Alongside the exhibition HOPE—Patricia Piccinini, Tai Kwun Contemporary will be presenting Patricia Piccinini’s Choice, with films selected by the artist Patricia Piccinini. Having inspired her artistic practice, the chosen films resonate with her creative thinking and approach. The audience will therefore be offered interesting insights into the artist's vision.
The Rocky Horror Picture Show
27 June 7:30 pm–9:30pm
Director: Jim Sharman
UK and US | 1975 | 100 min | Colour | English｜IIB
A cult-defining classic filled with camp, wit, and eroticism—a young couple falls prey to a transvestite scientist in an eerie mansion, forced to join in on a party with a houseful of quirky characters. With exaggerated costumes, elaborated dances and rock songs, the production offers a twist and tribute to the science fiction and horror B movies from the 1930s—including Frankenstein—but here the scientist created a muscular man “Rocky” to fulfill his desire of perfection.

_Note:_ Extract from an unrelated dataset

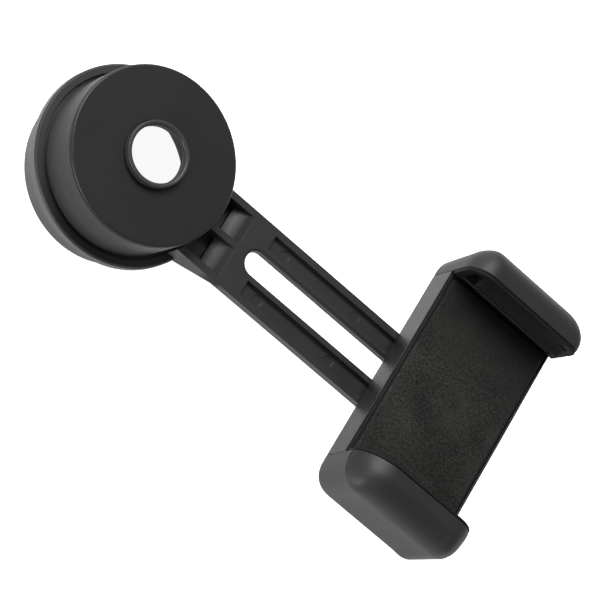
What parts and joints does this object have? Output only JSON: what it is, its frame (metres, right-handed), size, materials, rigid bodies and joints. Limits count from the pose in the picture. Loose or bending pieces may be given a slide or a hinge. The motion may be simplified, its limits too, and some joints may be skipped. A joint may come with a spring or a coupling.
{
  "type": "telescope phone adapter",
  "caption": "Eyepiece cup with a camera hole on a slotted arm that carries a sprung phone clamp, held by a thumb screw under the arm.",
  "frame": {"origin": "on the optical axis, in the plane of the rear rim that the part rests on", "axes": "+Z along the optical axis towards the phone, +X along the arm towards the phone clamp, +Y towards the sliding jaw"},
  "size_m": [0.1622, 0.0857, 0.0437],
  "materials": {
    "moulded_black": "satin",
    "soft_rubber": "matte",
    "foam": "fine matte foam",
    "steel": "bright"
  },
  "bodies": {
    "mount": {"arm_ring": "moulded_black", "front_cover": "moulded_black", "cover_screws": "steel", "retaining_ring": "steel"},
    "turning_ring": {"clamp_ring": "moulded_black", "claw_pivot_pins": "steel"},
    "claw_a": {"claw_1": "moulded_black", "claw_pad_1": "soft_rubber"},
    "claw_b": {"claw_2": "moulded_black", "claw_pad_2": "soft_rubber"},
    "claw_c": {"claw_3": "moulded_black", "claw_pad_3": "soft_rubber"},
    "carriage": {"stud_washer": "steel"},
    "thumb_screw": {"knob": "moulded_black", "clamp_stud": "steel"},
    "phone_clamp": {"clamp_housing": "moulded_black", "front_plate": "moulded_black", "plate_screws": "steel", "phone_pad": "foam", "threaded_nut": "steel", "jaw_springs": "steel", "lower_jaw": "moulded_black", "jaw_screws": "steel", "lower_grip": "soft_rubber"},
    "sliding_jaw": {"upper_jaw": "moulded_black", "upper_grip": "soft_rubber"}
  },
  "joints": [
    {"name": "ring_turn", "type": "hinge", "parent": "mount", "child": "turning_ring", "pos_m": [0, 0, 0.005], "axis": [0, 0, 1], "range_deg": [0, 42]},
    {"name": "claw_a_swing", "type": "hinge", "parent": "turning_ring", "child": "claw_a", "pos_m": [0.01844, 0.00899, 0.006], "axis": [0, 0, 1], "range_deg": [-26.2, 0]},
    {"name": "claw_b_swing", "type": "hinge", "parent": "turning_ring", "child": "claw_b", "pos_m": [-0.01701, 0.01148, 0.006], "axis": [0, 0, 1], "range_deg": [-26.2, 0]},
    {"name": "claw_c_swing", "type": "hinge", "parent": "turning_ring", "child": "claw_c", "pos_m": [-0.00143, -0.02047, 0.006], "axis": [0, 0, 1], "range_deg": [-26.2, 0]},
    {"name": "arm_slide", "type": "slide", "parent": "mount", "child": "carriage", "axis": [1, 0, 0], "range_m": [-0.042, 0.005]},
    {"name": "clamp_swivel", "type": "hinge", "parent": "carriage", "child": "phone_clamp", "pos_m": [0.11223, 0, 0.0195], "axis": [0, 0, 1], "continuous": true},
    {"name": "knob_turn", "type": "hinge", "parent": "carriage", "child": "thumb_screw", "pos_m": [0.11223, 0, 0.008], "axis": [0, 0, 1], "continuous": true},
    {"name": "jaw_slide", "type": "slide", "parent": "phone_clamp", "child": "sliding_jaw", "axis": [0, 1, 0], "range_m": [0, 0.028], "stiffness_N_per_m": 200, "springref_m": -0.02}
  ],
  "couplings": [
    {"joint": "claw_a_swing", "follows": "ring_turn", "ratio": -0.61905},
    {"joint": "claw_b_swing", "follows": "ring_turn", "ratio": -0.61905},
    {"joint": "claw_c_swing", "follows": "ring_turn", "ratio": -0.61905}
  ]
}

Behind its musical comedy/horror form, the film celebrates the differences of life. The homosexual subtext in the grotesque characters was ahead of its time—a decade when conservative fear of homosexuality prevailed—in representing queer characters, and more broadly, in delivering a message of self-liberation and showing one’s own originality. Echoing the recurring theme of celebrating all forms of life and different kinds of beauty in Patricia Piccinini's work, this transgressive film calls for the acceptance of the unusual and the distinctive.
28 July 7:30 pm–9:00pm
Director: James Whale
US | 1931 | 70 min | B&W | English｜IIA
Terrifying with its striking visuals, this iconic science fiction horror, adapted from a classic literary work, follows an obsessed scientist who attempted to create living beings by assembling body parts of corpses. Eventually he succeeds in bringing the “Monster” to life—yet being maltreated and cast off because of his differences, the “Monster” turns towards savagery, with tragic results.
While the film touches upon the theme of “creation”, Patricia Piccinini reflects on the film through issues of care and responsibility: was Frankenstein “really a bad parent”? What is the responsibility of parents to their offspring? Injecting a strong sense of empathy, the artist even upends the original narrative of the “Monster” by creating an “anti-Frankenstein story” in The Couple (2018) – the offspring finds romantic love and a comfortable home after escaping from the laboratory. In the work, the artist establishes a world where monstrous creatures are being cared and nurtured, as in her long-standing oeuvre.
16 August 7:30 pm–9:15pm
Director: David Cronenberg
U.S. | 1986 | 96 min | Colour | English｜III
Accidentally fusing himself with a housefly during an experiment involving a technological breakthrough in teleportation, the scientist gradually transforms into a human/fly hybrid, and then a grotesque monster. As a metaphor for disease and as a tragic love story, this signature remake of body horror, with intense shock sequences by David Cronenberg, hints at the disastrous consequences of scientific hubris.
The human animal hybrid in the film reminds one of Patricia Piccinini's creatures—though not as lovable as hers, but rather more horrific, on both physical and psychological levels. Similarly, in exploring bodily mutations and humanity’s rash impulses with regards to scientific and technological developments, the film, like Piccinini's work, unveils the emotional dimensions of rational narratives.
Venue: JC Cube
* This will be an open seating event. The films have not been classified yet. If they are subsequently classified as Category III film, audience must be aged 18 or above.